▶ _WHAT IS REQUIRED_: Track down the lines that contain "from" and copy them.
Start of PROVIDED DATA
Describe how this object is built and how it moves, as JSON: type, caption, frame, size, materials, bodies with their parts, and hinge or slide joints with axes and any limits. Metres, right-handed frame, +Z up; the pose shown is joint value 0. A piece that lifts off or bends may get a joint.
End of PROVIDED DATA
Start of PROVIDED DATA
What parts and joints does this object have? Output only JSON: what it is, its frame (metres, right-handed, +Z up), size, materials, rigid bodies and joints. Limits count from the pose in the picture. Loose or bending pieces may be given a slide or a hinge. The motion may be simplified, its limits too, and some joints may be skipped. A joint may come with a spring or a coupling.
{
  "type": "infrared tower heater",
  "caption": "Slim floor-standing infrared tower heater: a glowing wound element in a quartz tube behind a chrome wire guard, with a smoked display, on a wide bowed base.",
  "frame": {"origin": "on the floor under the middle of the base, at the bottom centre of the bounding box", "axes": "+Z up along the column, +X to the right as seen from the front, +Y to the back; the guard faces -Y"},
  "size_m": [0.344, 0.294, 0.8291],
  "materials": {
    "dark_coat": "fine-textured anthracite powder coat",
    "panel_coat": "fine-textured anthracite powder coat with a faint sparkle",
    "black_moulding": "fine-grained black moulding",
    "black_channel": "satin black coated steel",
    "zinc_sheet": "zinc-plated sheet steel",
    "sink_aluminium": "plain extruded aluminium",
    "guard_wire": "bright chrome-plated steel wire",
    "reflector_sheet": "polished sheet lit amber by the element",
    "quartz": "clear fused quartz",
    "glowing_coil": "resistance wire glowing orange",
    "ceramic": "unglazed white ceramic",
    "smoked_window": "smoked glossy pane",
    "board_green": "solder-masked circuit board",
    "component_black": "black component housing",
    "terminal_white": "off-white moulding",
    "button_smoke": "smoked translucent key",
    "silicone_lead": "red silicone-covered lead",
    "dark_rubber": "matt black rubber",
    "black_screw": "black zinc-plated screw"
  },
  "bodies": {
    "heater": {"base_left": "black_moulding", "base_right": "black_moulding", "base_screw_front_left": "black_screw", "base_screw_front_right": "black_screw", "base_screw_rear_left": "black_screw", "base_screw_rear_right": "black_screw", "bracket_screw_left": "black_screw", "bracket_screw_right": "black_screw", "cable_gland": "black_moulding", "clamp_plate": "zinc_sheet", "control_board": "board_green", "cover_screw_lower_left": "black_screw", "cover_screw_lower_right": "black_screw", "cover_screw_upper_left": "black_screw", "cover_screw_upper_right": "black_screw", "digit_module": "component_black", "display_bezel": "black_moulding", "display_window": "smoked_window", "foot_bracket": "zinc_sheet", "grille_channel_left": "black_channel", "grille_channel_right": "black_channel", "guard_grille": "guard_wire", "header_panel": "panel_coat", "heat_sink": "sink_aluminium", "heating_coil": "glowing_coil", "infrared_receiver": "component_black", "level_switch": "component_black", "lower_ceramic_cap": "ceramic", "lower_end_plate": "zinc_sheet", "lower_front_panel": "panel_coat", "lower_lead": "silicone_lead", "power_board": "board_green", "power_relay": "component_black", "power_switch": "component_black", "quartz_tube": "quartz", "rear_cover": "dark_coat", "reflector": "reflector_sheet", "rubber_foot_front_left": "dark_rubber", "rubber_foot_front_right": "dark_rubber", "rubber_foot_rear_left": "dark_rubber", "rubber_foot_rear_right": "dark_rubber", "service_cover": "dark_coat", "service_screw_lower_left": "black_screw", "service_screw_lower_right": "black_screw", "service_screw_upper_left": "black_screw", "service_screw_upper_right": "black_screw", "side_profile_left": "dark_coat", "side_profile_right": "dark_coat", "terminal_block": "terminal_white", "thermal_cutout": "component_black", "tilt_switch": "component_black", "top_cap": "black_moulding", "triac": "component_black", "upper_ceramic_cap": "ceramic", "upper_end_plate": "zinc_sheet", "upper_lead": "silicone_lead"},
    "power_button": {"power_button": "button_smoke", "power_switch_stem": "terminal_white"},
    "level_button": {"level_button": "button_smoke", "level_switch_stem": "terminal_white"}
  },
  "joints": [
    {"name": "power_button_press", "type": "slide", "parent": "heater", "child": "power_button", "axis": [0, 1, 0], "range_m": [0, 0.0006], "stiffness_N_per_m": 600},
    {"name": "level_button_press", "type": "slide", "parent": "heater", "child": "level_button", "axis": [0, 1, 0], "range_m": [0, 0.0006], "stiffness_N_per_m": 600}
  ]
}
End of PROVIDED DATA
▶ _THE OUTPUT_:
What parts and joints does this object have? Output only JSON: what it is, its frame (metres, right-handed, +Z up), size, materials, rigid bodies and joints. Limits count from the pose in the picture. Loose or bending pieces may be given a slide or a hinge. The motion may be simplified, its limits too, and some joints may be skipped. A joint may come with a spring or a coupling.
  "frame": {"origin": "on the floor under the middle of the base, at the bottom centre of the bounding box", "axes": "+Z up along the column, +X to the right as seen from the front, +Y to the back; the guard faces -Y"},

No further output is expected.